Activist investor has pressed Japanese beverage group to focus on alcohol business

Kirin's new Fuji whisky will go on sale next month, part of the drinks maker's plan to win market share from arch rival Suntory. (Photo by Nana Shibata)

TOKYO -- Japan's Kirin Holdings will launch two new whisky brands amid intense pressure from activist investors on the beverage group to drop its foray into the healthcare sector.

Japan's second-largest brewer said the two new brands, Fuji and Riku, would go on sale from next month and be aimed at the U.S. and European markets.

"We have been focusing on mainly Japanese customers till now," said Shuichi Negishi, Kirin's senior manager for spirits and international premium segment strategy. "From now on, we aim to be a globally recognized brand that people around the world know."

With annual sales of around 55 billion yen ($513 million), Japan exported 8 million liters of whisky last year, a sixfold increase over the last decade.

Domestic sales of whisky have also increased every year since 2012, due mostly to the popularity of whisky spritzers.

Kirin said its Fuji brand, which will be priced at around 6,000 yen wholesale per bottle for bars and restaurants, is a single grain liquor. Riku will retail for 1,500 yen per bottle.

"We launched the Fuji brand so that people overseas can understand (that it is Japanese whisky)," Negishi said at a news conference Tuesday.

Kirin is hoping that its Fuji brand can help win market share from arch competitor Suntory, the world's third largest distiller, which accounts for nearly 50% of Japanese whisky exports.

Japanese whisky is increasingly popular overseas, with some exclusive batches fetching eye-watering prices.

A single bottle of 50-year-old Yamazaki was auctioned off for over $300,000 in 2018. In January, Suntory announced a lottery for 100 bottles of Yamazaki 55, priced at a little over $27,000 a pop.
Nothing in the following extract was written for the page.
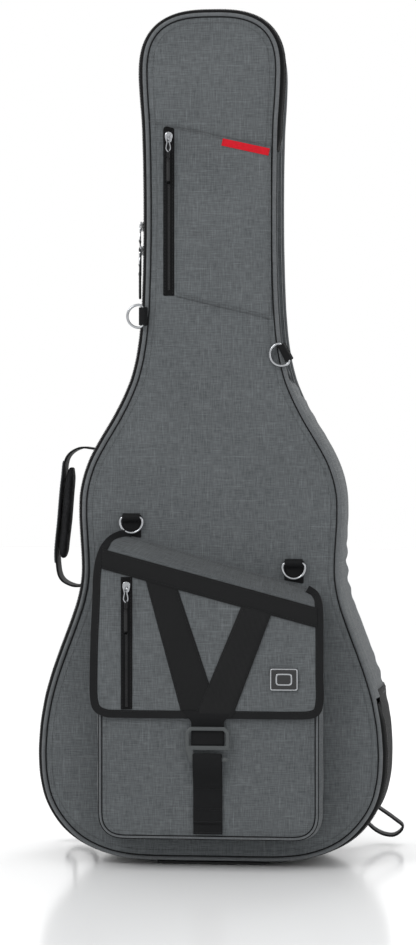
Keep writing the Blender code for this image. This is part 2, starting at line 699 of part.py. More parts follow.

Kirin says it expects Japanese whisky sales to bring in 3.9 billion yen this year, up 22% from the previous year.

Kirin said it will also invest 8 billion yen to increase its whisky storage capability by 20 percent, with a storehouse to be added to the Fuji Gotemba Distillery near Tokyo that will start operation in June next year.

With Japan's rapidly ageing population fuelling rising demand for healthcare services, Kirin has in recent years tried to tap into the country's wellness boom.

Last year Kirin purchased a 30.3% stake in cosmetics and health food maker Fancl, adding to its acquisition of a biochemical business from Kyowa Hakko Bio.

Activist investor, London-based Independent Franchise Partners (FP), which owns 2% of Kirin, has been pressuring the company's board to focus solely on alcoholic drinks ahead of the company's annual shareholders meeting on March 27.

The activist group says it has been talking with 60% to 70% of Kirin's Japanese institutional shareholders -- who hold a combined stake of about 30% in the beverage group -- and virtually all of the company's foreign investors, who also hold about 30% of Kirin.

"Whisky is part of Kirin's core alcoholic beverage business," FP's portfolio manager, Michael Allison told Nikkei Asian Review.